The report came as President Donald Trump said he is “very close” to announcing a new strategy on Afghanistan.

“It’s a very big decision for me,” he told reporters in Bedminster on Thursday.

“I took over a mess,” Trump said, “and we’re going to make it a lot less messy,” he added.

US wants an increase in troops in Afghanistan

Calling the situation in Afghanistan a “stalemate,” Army General John Nicholson told the US Senate Armed Services Committee earlier this year that while he has enough troops for counterterrorism operations against the likes of the Taliban, Al-Qaeda, and Islamic State, he would like several thousand more in order to boost the capabilities of the Afghan security forces.

Nicholson said troop injections could come from the US military or NATO nations.

“I have adequate resourcing in my counterterrorism mission,” Nicholson said in February.

"But the train, advise and assist mission has a shortfall of a few thousand troops,” he added, noting that the extra troops could come from the United States and its allies, many of whom are fighting in Afghanistan.

Nicholson said that offensive capability would eventually “break the stalemate in Afghanistan,” but it would also require an increase in troops stationed in Afghanistan in order to adequately train Afghan forces, Nicholson noted, specifically calling for increased funding for Afghanistan’s air force.

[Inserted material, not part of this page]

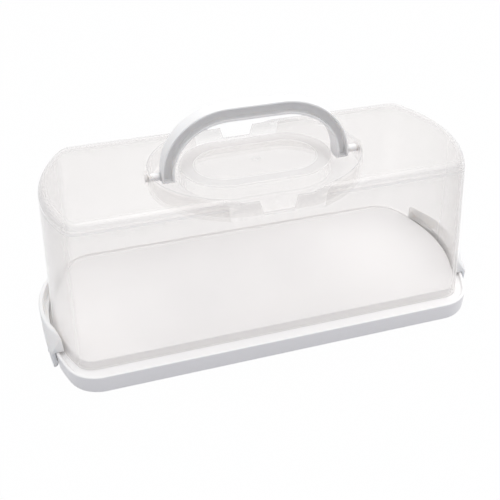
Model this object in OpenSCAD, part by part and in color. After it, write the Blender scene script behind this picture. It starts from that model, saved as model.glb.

The US has spent more than $780 billion in Afghanistan since 2001, according to the National Priorities Project (NPP), with the research tank saying that “every hour, taxpayers in the United States are paying $4 million” for the war in Afghanistan.

From 2001 to mid-2016, around 173,000 civilians in Afghanistan and Pakistan have died amid the American-led war, according to the Costs of War Project. More than 183,000 civilians have been seriously wounded in that time.

“We should leave Afghanistan immediately. No more wasted lives. If we have to go back in, we go in hard & quick. Rebuild the US first,” Trump tweeted in 2013.

About 8,400 US troops and 6,400 NATO soldiers remain in Afghanistan following the large-scale NATO troop reduction in 2014. US-led forces entered Afghanistan to end Taliban control more than 15 years ago, following the September 11, 2001 World Trade Center attacks.